Another Hyundai Motor America official - who declined to be named - was cautious about the time frame. He called a 2007 launch "optimistic" and said it could occur as much as two years later. He says Hyundai Chairman Chung Mong-Koo is aware the main brand still needs time to build credibility in the United States.

"But there's only so far we can go with the Hyundai brand," the official says. "To be a full-service car company that wants to be in the global top five or six automakers, we have to go upmarket. There's money to be made there. It's just that there's a ceiling for how much someone will pay."

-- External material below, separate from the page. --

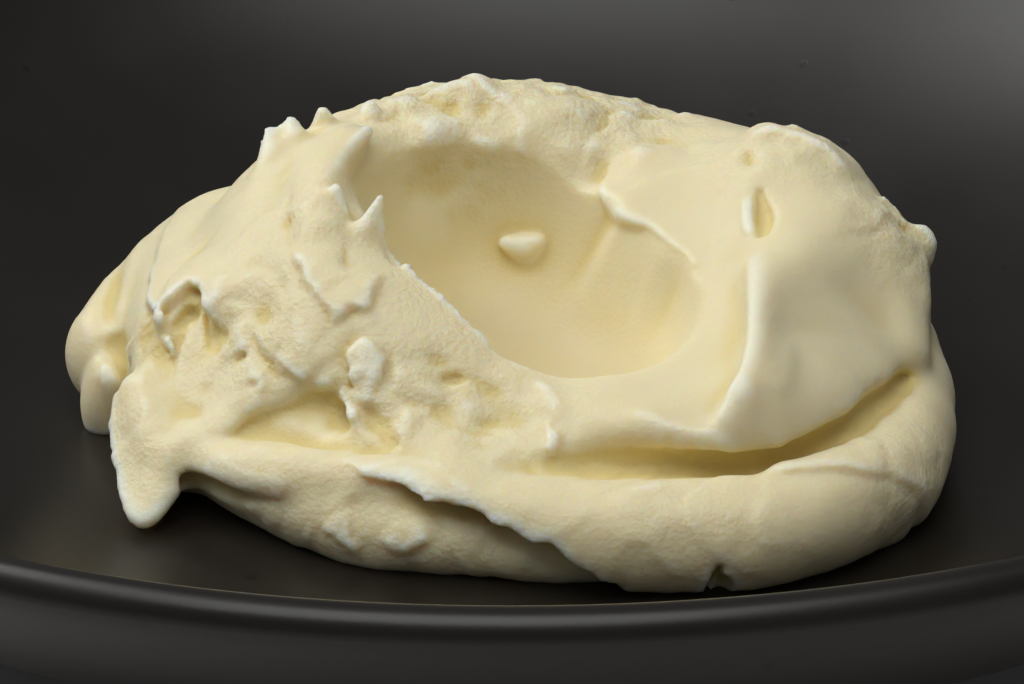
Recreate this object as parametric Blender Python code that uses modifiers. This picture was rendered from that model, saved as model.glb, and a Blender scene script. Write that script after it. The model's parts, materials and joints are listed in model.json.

Although South Korean executives have mulled the idea for a long time, Hyundai officials in the United States have been reluctant.

"Hyundai Motor America has been able to forestall it until now, but the Americans will probably get a luxury brand before we're really ready for it," according to a U.S. source.

But he adds: "The Koreans are not fools. They know the financial challenge and marketing challenge of launching a luxury brand here."

The luxury brand likely would have to have at least three vehicles at the outset, the source says. The lineup also might include the 2007 redesign of the 4.5-liter Equus.

Because it is equipped much in the Korean style, the current Equus is not considered ready for the global luxury wars. Engineers are trying to make it more like a BMW or Mercedes.

"Hyundai is trying to make a global luxury vehicle, not the typical Asian luxury boat," a Hyundai U.S. executive says. He says the Equus was delayed from 2005 until 2007 because it was "too Korean."

A Hyundai executive in Korea says Hyundai hasn't decided whether to sell Equus in the United States alongside the new 3.5-liter sedan.

Some U.S. dealers are wary of Hyundai's quest. Don Hicks, who owns Hyundai, Kia, Subaru and Suzuki franchises in the Denver area says it is hard for a luxury brand to take hold.

"A lot of Acura guys came and went in the first wave," Hicks says. "Denver has been able to sustain just one Infiniti store. So we need to learn from history. A standalone facility for a Hyundai luxury car might be a stretch, even though Hyundai has made great strides and gotten great press.

"I'd rather they concentrate their efforts on giving all Hyundai dealers a truck," he says. "I think we could sell more trucks than luxury Hyundais."